— Task objective —
The listing below holds a line with "build_pump()" and a later line with "cad_parts[node].hide_render = cad_parts[node].hide_viewport". Write out those two lines and every line between them, exactly, and nothing else.
○ ○ ○
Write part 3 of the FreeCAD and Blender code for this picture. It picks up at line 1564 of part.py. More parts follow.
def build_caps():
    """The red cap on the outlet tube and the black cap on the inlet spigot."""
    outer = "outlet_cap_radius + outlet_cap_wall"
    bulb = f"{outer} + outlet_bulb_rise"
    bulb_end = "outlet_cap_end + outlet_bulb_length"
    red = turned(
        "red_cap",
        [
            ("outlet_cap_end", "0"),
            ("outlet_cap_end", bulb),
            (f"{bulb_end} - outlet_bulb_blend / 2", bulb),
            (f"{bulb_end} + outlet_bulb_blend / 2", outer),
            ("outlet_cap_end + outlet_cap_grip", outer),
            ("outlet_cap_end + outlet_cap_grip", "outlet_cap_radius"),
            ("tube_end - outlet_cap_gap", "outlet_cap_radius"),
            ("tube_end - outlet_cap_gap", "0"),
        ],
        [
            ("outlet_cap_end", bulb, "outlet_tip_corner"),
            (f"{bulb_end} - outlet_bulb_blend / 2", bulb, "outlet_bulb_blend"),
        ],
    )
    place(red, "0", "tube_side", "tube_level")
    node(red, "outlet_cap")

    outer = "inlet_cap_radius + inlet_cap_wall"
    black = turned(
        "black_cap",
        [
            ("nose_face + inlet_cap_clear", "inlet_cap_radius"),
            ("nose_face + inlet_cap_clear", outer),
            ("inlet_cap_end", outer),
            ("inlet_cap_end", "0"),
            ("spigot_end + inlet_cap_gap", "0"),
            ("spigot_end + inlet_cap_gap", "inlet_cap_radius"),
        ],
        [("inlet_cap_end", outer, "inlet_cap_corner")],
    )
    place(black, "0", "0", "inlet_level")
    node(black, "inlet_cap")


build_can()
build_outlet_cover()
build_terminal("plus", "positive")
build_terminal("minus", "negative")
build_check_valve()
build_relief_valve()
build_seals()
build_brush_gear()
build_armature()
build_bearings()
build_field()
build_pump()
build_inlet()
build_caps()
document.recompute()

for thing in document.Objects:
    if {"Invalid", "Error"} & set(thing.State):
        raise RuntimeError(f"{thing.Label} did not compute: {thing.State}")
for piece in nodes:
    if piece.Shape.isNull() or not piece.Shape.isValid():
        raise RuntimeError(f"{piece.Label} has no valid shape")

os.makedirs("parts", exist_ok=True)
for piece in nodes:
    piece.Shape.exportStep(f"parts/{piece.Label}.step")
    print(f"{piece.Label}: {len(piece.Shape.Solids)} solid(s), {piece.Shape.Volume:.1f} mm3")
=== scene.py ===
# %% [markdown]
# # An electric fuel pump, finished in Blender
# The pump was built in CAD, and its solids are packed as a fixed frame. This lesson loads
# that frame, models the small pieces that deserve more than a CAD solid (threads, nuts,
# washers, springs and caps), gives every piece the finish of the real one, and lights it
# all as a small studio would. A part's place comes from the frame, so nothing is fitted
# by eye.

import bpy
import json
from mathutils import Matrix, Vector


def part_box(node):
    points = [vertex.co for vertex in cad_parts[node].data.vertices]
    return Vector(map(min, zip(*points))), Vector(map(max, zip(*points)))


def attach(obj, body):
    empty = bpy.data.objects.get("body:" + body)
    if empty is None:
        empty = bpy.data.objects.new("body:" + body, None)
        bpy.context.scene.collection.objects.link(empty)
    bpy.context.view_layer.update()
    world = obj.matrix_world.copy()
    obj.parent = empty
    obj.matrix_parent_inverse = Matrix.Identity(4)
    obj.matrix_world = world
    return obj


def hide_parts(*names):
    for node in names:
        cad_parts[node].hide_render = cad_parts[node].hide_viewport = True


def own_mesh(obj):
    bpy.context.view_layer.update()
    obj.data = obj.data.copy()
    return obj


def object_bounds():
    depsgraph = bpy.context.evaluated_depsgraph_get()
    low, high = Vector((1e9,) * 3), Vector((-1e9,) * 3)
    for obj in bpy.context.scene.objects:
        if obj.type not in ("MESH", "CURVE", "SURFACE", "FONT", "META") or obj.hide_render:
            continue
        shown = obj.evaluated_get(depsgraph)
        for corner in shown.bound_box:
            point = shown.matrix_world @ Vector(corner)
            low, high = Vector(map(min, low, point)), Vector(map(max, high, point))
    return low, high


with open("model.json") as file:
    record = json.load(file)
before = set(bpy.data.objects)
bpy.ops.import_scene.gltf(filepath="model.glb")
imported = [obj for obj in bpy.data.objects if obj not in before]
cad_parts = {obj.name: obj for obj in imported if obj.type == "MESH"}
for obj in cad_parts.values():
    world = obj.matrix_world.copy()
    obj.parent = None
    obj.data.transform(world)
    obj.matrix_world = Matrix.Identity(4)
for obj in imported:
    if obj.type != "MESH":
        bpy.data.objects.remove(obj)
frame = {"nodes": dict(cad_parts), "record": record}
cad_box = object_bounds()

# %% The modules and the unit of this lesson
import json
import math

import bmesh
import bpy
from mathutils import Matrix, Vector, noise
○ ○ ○
— Written response —
build_pump()
build_inlet()
build_caps()
document.recompute()

for thing in document.Objects:
    if {"Invalid", "Error"} & set(thing.State):
        raise RuntimeError(f"{thing.Label} did not compute: {thing.State}")
for piece in nodes:
    if piece.Shape.isNull() or not piece.Shape.isValid():
        raise RuntimeError(f"{piece.Label} has no valid shape")

os.makedirs("parts", exist_ok=True)
for piece in nodes:
    piece.Shape.exportStep(f"parts/{piece.Label}.step")
    print(f"{piece.Label}: {len(piece.Shape.Solids)} solid(s), {piece.Shape.Volume:.1f} mm3")
=== scene.py ===
# %% [markdown]
# # An electric fuel pump, finished in Blender
# The pump was built in CAD, and its solids are packed as a fixed frame. This lesson loads
# that frame, models the small pieces that deserve more than a CAD solid (threads, nuts,
# washers, springs and caps), gives every piece the finish of the real one, and lights it
# all as a small studio would. A part's place comes from the frame, so nothing is fitted
# by eye.

import bpy
import json
from mathutils import Matrix, Vector


def part_box(node):
    points = [vertex.co for vertex in cad_parts[node].data.vertices]
    return Vector(map(min, zip(*points))), Vector(map(max, zip(*points)))


def attach(obj, body):
    empty = bpy.data.objects.get("body:" + body)
    if empty is None:
        empty = bpy.data.objects.new("body:" + body, None)
        bpy.context.scene.collection.objects.link(empty)
    bpy.context.view_layer.update()
    world = obj.matrix_world.copy()
    obj.parent = empty
    obj.matrix_parent_inverse = Matrix.Identity(4)
    obj.matrix_world = world
    return obj


def hide_parts(*names):
    for node in names:
        cad_parts[node].hide_render = cad_parts[node].hide_viewport = True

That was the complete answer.